Fünf Jahre lang hat Jeanine Cummins recherchiert, im Grenzland zwischen Mexiko und den USA. Sie arbeitete in Suppenküchen, besuchte Waisenhäuser, sprach mit Flüchtlingen, deren Anwälten und Menschenrechtsaktivisten. Heraus kam „American Dirt“, die herzzerreißende Geschichte einer Mexikanerin aus dem Mittelstand, deren Familie von einem Drogenkartell fast ausgerottet wird und die ihren Sohn, versteckt in einem Flüchtlings-Treck, in die USA in Sicherheit bringen will. Der Roman, vor zwei Wochen in einer Startauflage von einer halben Million erschienen und an der Spitze der Bestsellerlisten, versprach die literarische Sensation des Jahres zu werden (im April erscheint er auf Deutsch). Auch vier der wichtigsten mexikanischen Schriftstellerinnen priesen ihn als das lang erwartete Epos „über die beiden Amerikas“, als Buch, „das die Herzen und die Politik verwandeln wird“ – und vielleicht auch manchen Trump-Wähler. Alles gut also?

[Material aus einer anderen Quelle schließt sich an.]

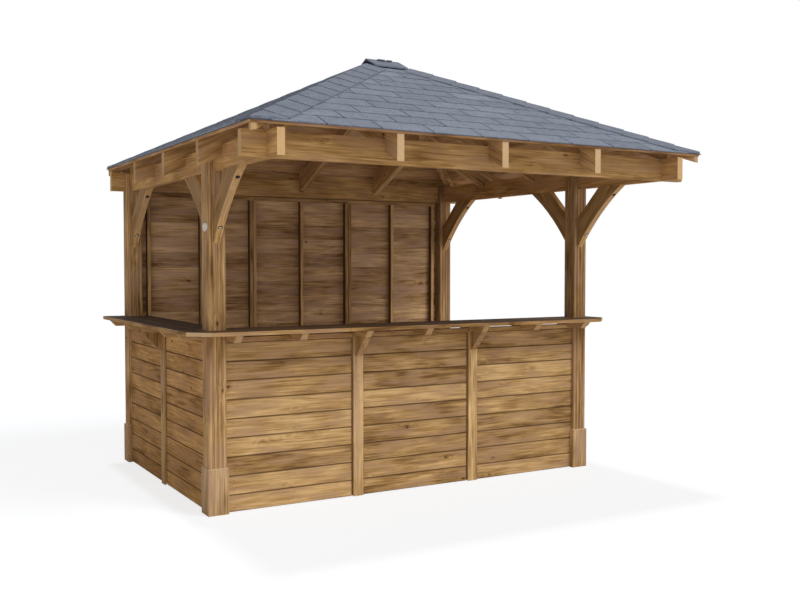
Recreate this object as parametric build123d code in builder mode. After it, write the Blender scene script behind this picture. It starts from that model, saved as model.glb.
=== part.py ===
from build123d import *
from math import radians, sqrt, tan
import os

os.makedirs("parts", exist_ok=True)

# An outdoor garden bar: four posts under a hipped roof that reaches forward over the drinkers,
# a full back wall, half-height panels with a counter in front and at the left, and an open right.
# Millimetres. X runs left to right, Y from front to back, Z up from the ground.

# Posts and their plinths
post_size = 115.0
post_spacing_x = 2867.0
post_spacing_y = 1887.0
post_arris = 4.0
post_groove_count = 3
post_groove_depth = 4.0
front_cheek_rise = 90.0
back_cheek_rise = 135.0
plinth_board = 9.0
plinth_height = 290.0
plinth_bevel = 5.0

# Ring beams
beam_thickness = 45.0
beam_depth = 145.0
beam_underside = 2110.0
front_beam_reach = 892.0

# Braces, measured along the post and along the beam
brace_thickness = 45.0
brace_drop_inner = 214.0
brace_drop_outer = 435.0
brace_reach_inner = 225.0
brace_reach_outer = 456.0
brace_hollow = 30.0

# Roof
roof_pitch = 25.0
eave_overhang = 152.0
back_overhang = 54.0
tail_setback = 9.0
rafter_thickness = 45.0
rafter_plumb_depth = 152.0
rafter_over_beam = 80.0
blocking_thickness = 22.0
hip_thickness = 45.0
hip_plumb_depth = 90.0
hip_tail_depth = 40.0
ridge_board_thickness = 45.0
ridge_board_depth = 145.0
deck_thickness = 18.0
shingle_thickness = 5.0
shingle_butt = 4.0
shingle_exposure = 140.0
shingle_overhang = 6.0
hip_cap_half_width = 150.0
hip_cap_thickness = 6.0
hip_cap_gap = 6.0
ridge_cap_lap = 42.0
ridge_cap_half_width = 140.0
ridge_cap_thickness = 10.0

# Wall panels
panel_setback = 21.0
panel_foot = 3.0
cladding_thickness = 16.0
cladding_gap = 3.0
board_pitch = 119.0
board_groove = 5.0
stud_width = 45.0
stud_depth = 45.0
back_rail_gap = 6.0
bay_count = 3
side_bay_count = 2
strip_width = 72.0
strip_thickness = 16.0
panel_cap_thickness = 30.0

# Counter
counter_top = 1140.0
counter_thickness = 25.0
counter_left_overhang = 160.0
counter_front_overhang = 190.0
counter_right_overhang = 110.0
counter_back_overhang = 20.0
counter_corner_cut = 123.0
counter_front_inset = 180.0
counter_left_inset = 170.0
counter_nosing = 4.0
joist_thickness = 45.0
joist_depth = 45.0
joist_clearance = 24.0
joist_setback = 17.0
joist_bevel = 42.0
joist_tail = 120.0
end_cleat_reach = 94.0
bracket_thickness = 45.0
bracket_height = 128.0
bracket_projection = 125.0
bracket_toe = 15.0

# Posts and beams in plan: the ring of beams sits off centre over the posts, towards the front
slope = tan(radians(roof_pitch))
half_beam = beam_thickness / 2
post_x = post_spacing_x / 2
half_width = post_x + half_beam + eave_overhang
half_depth = (back_overhang + beam_thickness + post_spacing_y + front_beam_reach + eave_overhang) / 2
back_post_y = half_depth - back_overhang - half_beam
front_post_y = back_post_y - post_spacing_y
front_beam_y = front_post_y - front_beam_reach
half_post = post_size / 2
plinth_reach = half_post + plinth_board

# Heights of the roof planes
beam_top = beam_underside + beam_depth
beam_lap = beam_underside + beam_depth / 2
eave_underside = beam_top + rafter_over_beam - eave_overhang * slope
deck_plumb = deck_thickness * sqrt(1 + slope ** 2)
shingle_plumb = (shingle_thickness + shingle_butt) * sqrt(1 + slope ** 2)
hip_cap_plumb = hip_cap_thickness * sqrt(1 + slope ** 2)
ridge_cap_plumb = ridge_cap_thickness * sqrt(1 + slope ** 2)
ridge_half = half_width - half_depth

# Counter and panels
counter_underside = counter_top - counter_thickness
joist_foot = counter_underside - joist_depth
cap_top = counter_underside - joist_clearance
panel_top = cap_top - panel_cap_thickness
panel_face = half_post - panel_setback
panel_inner_x = post_x - half_post
counter_left = -post_x - half_post - counter_left_overhang
counter_right = post_x + half_post + counter_right_overhang
counter_front = front_post_y - half_post - counter_front_overhang
counter_back = back_post_y + half_post + counter_back_overhang

# The origin lies on the ground under the middle of the whole, and the counter reaches furthest left
eave_reach = half_width + shingle_overhang
middle_x = -(min(counter_left, -eave_reach) + eave_reach) / 2


def plan(height):
    """The level plane at a height."""
    return Plane(origin=(middle_x, 0, height))


def front_view(y):
    """The upright plane that faces the front, at a distance y."""
    return Plane(origin=(middle_x, y, 0), x_dir=(1, 0, 0), z_dir=(0, -1, 0))


def side_view(x):
    """The upright plane that faces the right, at a distance x."""
    return Plane(origin=(middle_x + x, 0, 0), x_dir=(0, 1, 0), z_dir=(1, 0, 0))


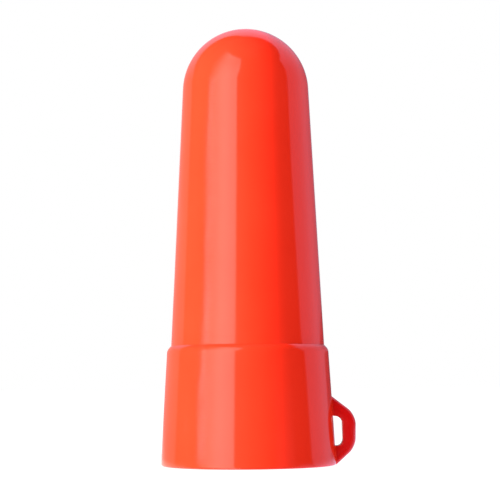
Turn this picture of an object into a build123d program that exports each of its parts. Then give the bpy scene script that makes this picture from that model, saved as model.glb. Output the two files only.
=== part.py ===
from build123d import *
import os
from math import acos, atan2, cos, hypot, radians, sin

# Push-on signal cone for a hand torch.
# A domed cone sits in a stepped collar, and a soft ring inside the collar grips the torch's head.
# Millimetres, +Z up. The origin is the centre of the collar's mouth, and +X points at the lanyard eye.

# Outside shape
height = 110.15
dome_radius = 15.95
cone_foot_radius = 19.15
shoulder_top = 29.8
shoulder_corner = 28.75
shoulder_round = 1.8
collar_top_radius = 20.17
collar_base_radius = 21.9
rim_round = 0.6
edge_round = 0.2

# Cone: its wall, and the flange at its foot that stops it in the collar
cone_wall = 1.8
flange_radius = 19.55
flange_bottom = 20.4
flange_top = 22.0
gate_dimple_radius = 1.3
gate_dimple_depth = 0.25

# Gap between pieces that sit in each other
seat_gap = 0.05

# Collar: the drafted pocket inside it, and the lip that keeps the ring in
pocket_base_radius = 20.3
lip_radius = 19.6
lip_height = 1.2
lip_lead_in = 0.35

# Grip ring: lands that touch the torch's head, with relief grooves between them
head_radius = 18.0
groove_count = 3
groove_width = 2.2
groove_depth = 0.6
groove_round = 0.25
ring_lead_in = 0.9

# Lanyard eye: corners of its outline and of its hole, as (X, Z)
eye_thickness = 4.0
eye_outline = [(18.5, 18.87), (26.85, 12.4), (26.72, 4.4), (21.9, 0.1), (18.5, 0.1)]
eye_outline_rounds = [0, 5.0, 5.0, 0, 0]
eye_outer_edge_round = 1.6
eye_hole = [(20.0, 12.3), (23.38, 11.65), (23.38, 4.8), (20.0, 4.75)]
eye_hole_rounds = [0, 1.3, 1.3, 0]
eye_hole_edge_round = 0.3

dome_centre = height - dome_radius
apex_angle = radians(90)


def draft_angle():
    """Half-angle of the cone that leaves its foot and runs tangent into the dome, in radians."""
    rise = dome_centre - shoulder_top
    return acos(dome_radius / hypot(cone_foot_radius, rise)) - atan2(rise, cone_foot_radius)


def dome_point(radius, angle):
    """Point on a circle about the dome's centre, at an angle above the horizontal."""
    return (radius * cos(angle), dome_centre + radius * sin(angle))


def dome_arc(radius, start_angle, end_angle):
    """Arc about the dome's centre, from one angle above the horizontal to another."""
    middle_angle = (start_angle + end_angle) / 2
    ThreePointArc(*[dome_point(radius, angle) for angle in (start_angle, middle_angle, end_angle)])


def pocket_radius(z):
    """Inner radius of the collar's drafted pocket at height z."""
    top_radius = flange_radius + seat_gap
    share = (flange_top - z) / (flange_top - lip_height)
    return top_radius + share * (pocket_base_radius - top_radius)


def turned(corners):
    """Solid turned about Z from a closed profile of (radius, z, rounding) corners."""
    points = [(radius, z) for radius, z, rounding in corners]
    roundings = [rounding for radius, z, rounding in corners]
    with BuildPart() as solid:
        with BuildSketch(Plane.XZ):
            with BuildLine():
                FilletPolyline(*points, radius=roundings, close=True)
            make_face()
        revolve(axis=Axis.Z)
    return solid.part


def signal_cone():
    """Thin-walled domed cone with a straight skirt, and a flange at its foot."""
    draft = draft_angle()
    inner_dome_radius = dome_radius - cone_wall
    inner_foot_radius = cone_foot_radius - cone_wall / cos(draft)
    skirt = [
        dome_point(inner_dome_radius, draft),
        (inner_foot_radius, shoulder_top),
        (inner_foot_radius, flange_bottom),
        (flange_radius, flange_bottom),
        (flange_radius, flange_top),
        (cone_foot_radius, flange_top),
        (cone_foot_radius, shoulder_top),
        dome_point(dome_radius, draft),
    ]
    skirt_rounds = [0, edge_round, edge_round, edge_round, 0, 0]
    with BuildPart() as cone:
        with BuildSketch(Plane.XZ):
            with BuildLine():
                FilletPolyline(*skirt, radius=skirt_rounds)
                dome_arc(dome_radius, draft, apex_angle)
                Line((0, height), (0, height - cone_wall))
                dome_arc(inner_dome_radius, apex_angle, draft)
            make_face()
        revolve(axis=Axis.Z)
        dimple_ball = (gate_dimple_radius ** 2 + gate_dimple_depth ** 2) / (2 * gate_dimple_depth)
        with Locations((0, 0, height - gate_dimple_depth + dimple_ball)):
            Sphere(dimple_ball, mode=Mode.SUBTRACT)
    return cone.part


def lanyard_eye():
    """D-shaped eye, well rounded outside, whose root lies inside the collar's wall."""
    with BuildPart() as eye:
        with BuildSketch(Plane.XZ):
            with BuildLine():
                FilletPolyline(*eye_outline, radius=eye_outline_rounds, close=True)
            make_face()
        extrude(amount=eye_thickness / 2, both=True)
        face_edges = eye.faces().filter_by(Axis.Y).edges()
        root_edges = face_edges.group_by(Axis.X)[0]
        fillet(face_edges - root_edges, eye_outer_edge_round)
        with BuildSketch(Plane.XZ):
            with BuildLine():
                FilletPolyline(*eye_hole, radius=eye_hole_rounds, close=True)
            make_face()
        extrude(amount=eye_thickness / 2, both=True, mode=Mode.SUBTRACT)
        for flat_side in eye.faces().filter_by(Axis.Y):
            fillet(flat_side.inner_wires().edges(), eye_hole_edge_round)
    return eye.part


def collar():
    """Drafted collar with a rounded shoulder, a lanyard eye, and a ledge and a lip inside it."""
    outside = turned([
        (0, 0, 0),
        (collar_base_radius, 0, rim_round),
        (collar_top_radius, shoulder_corner, shoulder_round),
        (cone_foot_radius + seat_gap, shoulder_top, 0),
        (0, shoulder_top, 0),
    ])
    inside = turned([
        (0, 0, 0),
        (lip_radius + lip_lead_in, 0, 0),
        (lip_radius, lip_lead_in, 0),
        (lip_radius, lip_height, edge_round),
        (pocket_base_radius, lip_height, 0),
        (pocket_radius(flange_top), flange_top + seat_gap, 0),
        (cone_foot_radius + seat_gap, flange_top + seat_gap, 0),
        (cone_foot_radius + seat_gap, shoulder_top, 0),
        (0, shoulder_top, 0),
    ])
    return outside + lanyard_eye() - inside


def grip_ring():
    """Soft ring with smooth lands for the torch's head, and relief grooves between them."""
    bottom = lip_height + seat_gap
    top = flange_bottom - seat_gap
    land_room = top - bottom - ring_lead_in - edge_round - groove_count * groove_width
    land_width = land_room / (groove_count + 1)
    corners = [
        (pocket_radius(top) - seat_gap, top, edge_round),
        (pocket_radius(bottom) - seat_gap, bottom, edge_round),
        (head_radius + ring_lead_in / 2, bottom, 0),
        (head_radius, bottom + ring_lead_in, 0),
    ]
    land_top = bottom + ring_lead_in
    for groove in range(groove_count):
        land_top += land_width
        corners.append((head_radius, land_top, 0))
        corners.append((head_radius + groove_depth, land_top, groove_round))
        land_top += groove_width
        corners.append((head_radius + groove_depth, land_top, groove_round))
        corners.append((head_radius, land_top, 0))
    corners.append((head_radius, top, edge_round))
    return turned(corners)


os.makedirs("parts", exist_ok=True)
export_step(signal_cone(), "parts/signal_cone.step")
export_step(collar(), "parts/collar.step")
export_step(grip_ring(), "parts/grip_ring.step")
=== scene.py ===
# %% [markdown]
# # A signal cone for a hand torch
# This lesson builds the looks of a small moulded object: a domed red cone that stands in a wider
# collar with a lanyard eye, and a soft ring inside that grips the head of a torch. The sizes and
# places come from a finished engineering model, the frame, and nothing here moves or resizes it.
# We could start from an empty scene and a list of sizes, but then the looks could drift away from
# the model. So we load the frame first and keep its box.

# %% Load the frame
import bpy
import bmesh
from math import acos, atan2, cos, degrees, hypot, pi, radians, sin, tan, tau
from mathutils import Matrix, Vector


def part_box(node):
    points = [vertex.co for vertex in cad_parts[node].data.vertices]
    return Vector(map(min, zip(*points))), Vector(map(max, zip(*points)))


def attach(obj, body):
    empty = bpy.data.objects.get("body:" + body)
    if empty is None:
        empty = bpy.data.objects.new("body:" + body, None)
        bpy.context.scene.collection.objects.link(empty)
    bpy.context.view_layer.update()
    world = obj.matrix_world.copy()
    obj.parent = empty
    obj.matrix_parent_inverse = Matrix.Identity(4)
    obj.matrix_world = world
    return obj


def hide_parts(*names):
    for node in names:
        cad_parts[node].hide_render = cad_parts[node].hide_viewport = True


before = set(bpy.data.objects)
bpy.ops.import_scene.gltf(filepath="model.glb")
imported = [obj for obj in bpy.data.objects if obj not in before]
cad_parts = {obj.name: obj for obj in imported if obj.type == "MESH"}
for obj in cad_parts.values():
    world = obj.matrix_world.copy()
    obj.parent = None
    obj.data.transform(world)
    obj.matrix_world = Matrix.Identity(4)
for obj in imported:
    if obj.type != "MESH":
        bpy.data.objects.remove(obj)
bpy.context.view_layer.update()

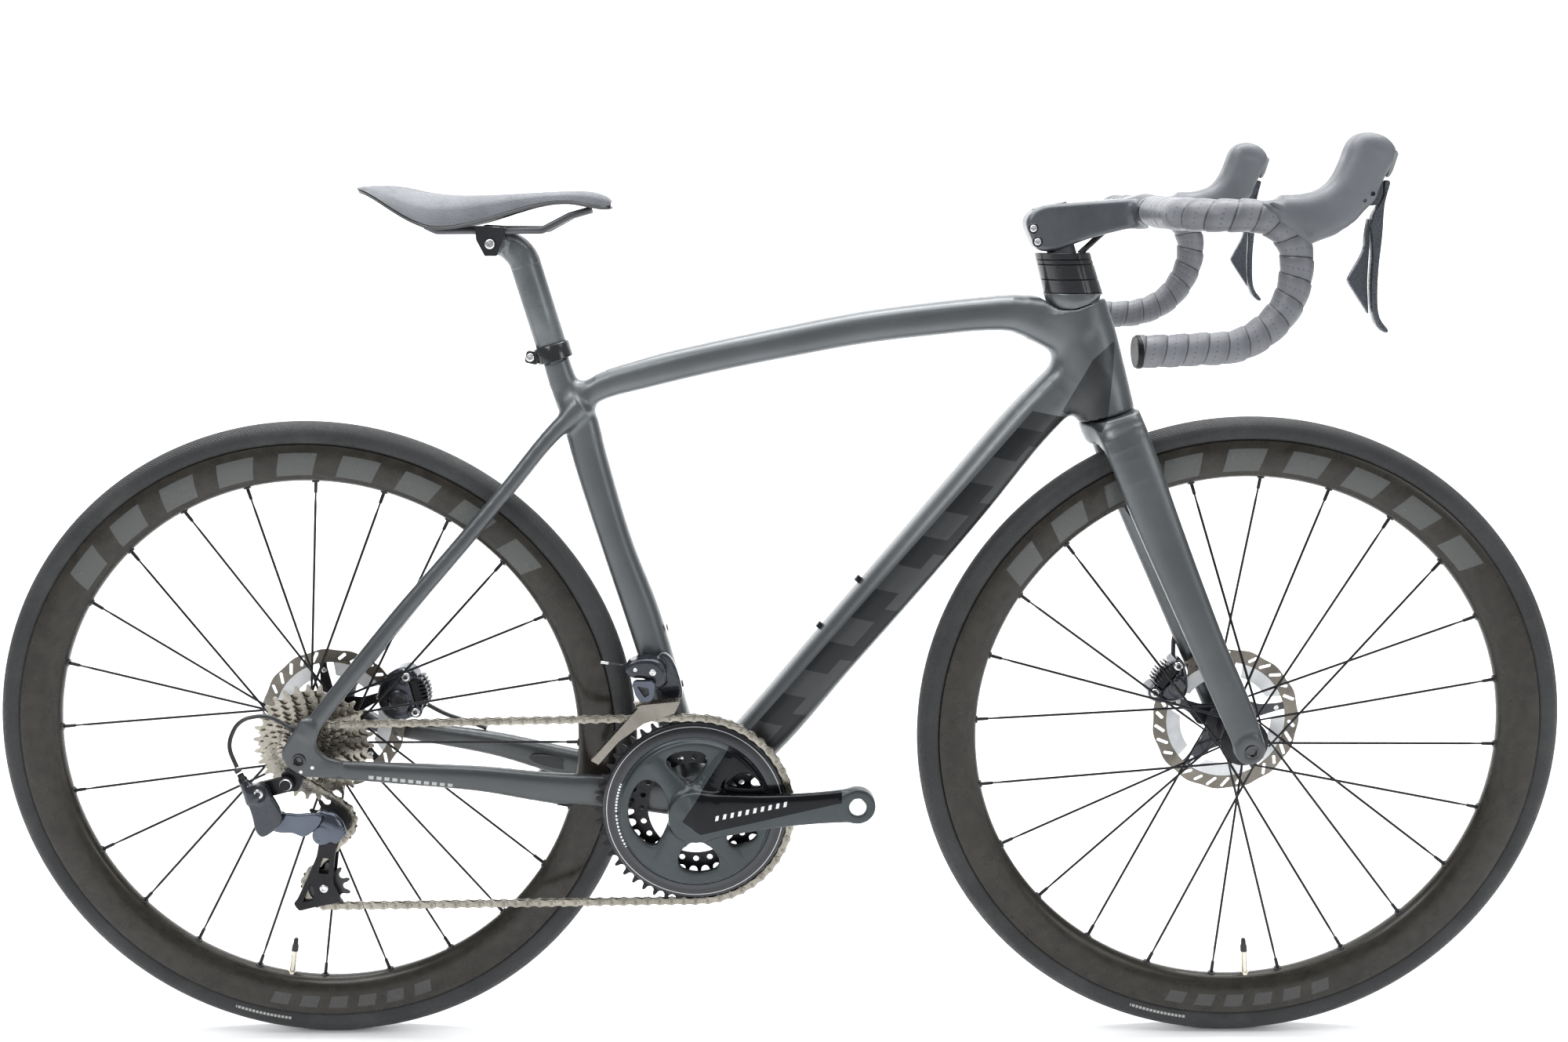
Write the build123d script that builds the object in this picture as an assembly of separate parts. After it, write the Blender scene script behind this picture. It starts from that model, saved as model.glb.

Nichts ist gut. Denn: Frau Cummins hat zwar eine Großmutter aus Puerto Rico, aber sie ist weiß. Weiß!

Also kann sie nicht wissen, wie sich Latinos fühlen, also hat sie deren Leid „ausgebeutet“. In einem Brief fordern fast 100 Autoren die TV-Ikone Oprah Winfrey auf, ihre Empfehlung für das Werk zu widerrufen. Buchhändlern wird mit Boykott, Protesten und Gewalt gedroht. Der Verlag sagt die Lesereise ab, er kann nicht mehr für die Sicherheit seiner Autorin garantieren. Viele, die das Buch gepriesen haben, ziehen ihr Lob ängstlich zurück. Die Idee dahinter: „Kulturelle Aneignung“ ist böse, jedenfalls wenn jemand aus einer dominanten Gruppe sich der Kultur, der Themen und Sorgen von Diskriminierten annimmt.

Als etwa die weiße Malerin Dana Schutz ein Opfer der Rassenkonflikte darstellte, forderten schwarze Kollegen, das Bild zu vernichten. Zu Ende gedacht: Shakespeare hätte nie den Othello oder den Kaufmann von Venedig dichten dürfen, denn er war weder Schwarzer noch Jude. Es ist ein Skandal, den „Talisman“ aufzuführen, denn Nestroy war nicht rothaarig. Und was zum Teufel bildeten sich Fontane und Tolstoi ein, als sie über die Nöte von Frauen im Korsett unglücklicher Ehen schrieben? Sicher hatten früher Unterdrückte gar keine Chance, sich selbst Gehör zu verschaffen. Dieser Missstand bestehe bis heute, behaupten die Aktivisten: Die von Weißen dominierten Verlage ließen Latino-Autoren nicht ran. Doch das ist hier hoch unplausibel: Gerade die Klientel einer solchen Geschichte hätte sie noch lieber von einer authentischen Latina gelesen. Hat es keine versucht, keine so hinbekommen wie Cummins? Hinter der moralisch verbrämten Kritik scheint auch blanker Neid zu stecken.

Es ist das Wunderbare am Lesen von Romanen, dass wir uns dabei mit fremden Charakteren in fremden Milieus identifizieren – und so entdecken, was alle Menschen verbindet. Noch wunderbarer ist, dass Flaubert mit Fug und Recht sagen konnte: „Ich bin Madame Bovary.“ Und diese Wunder wollen wir uns nehmen lassen? Wenn sich die „Progressiven“ in Amerika an solch absurden Fronten zerfleischen, darf Trump triumphieren.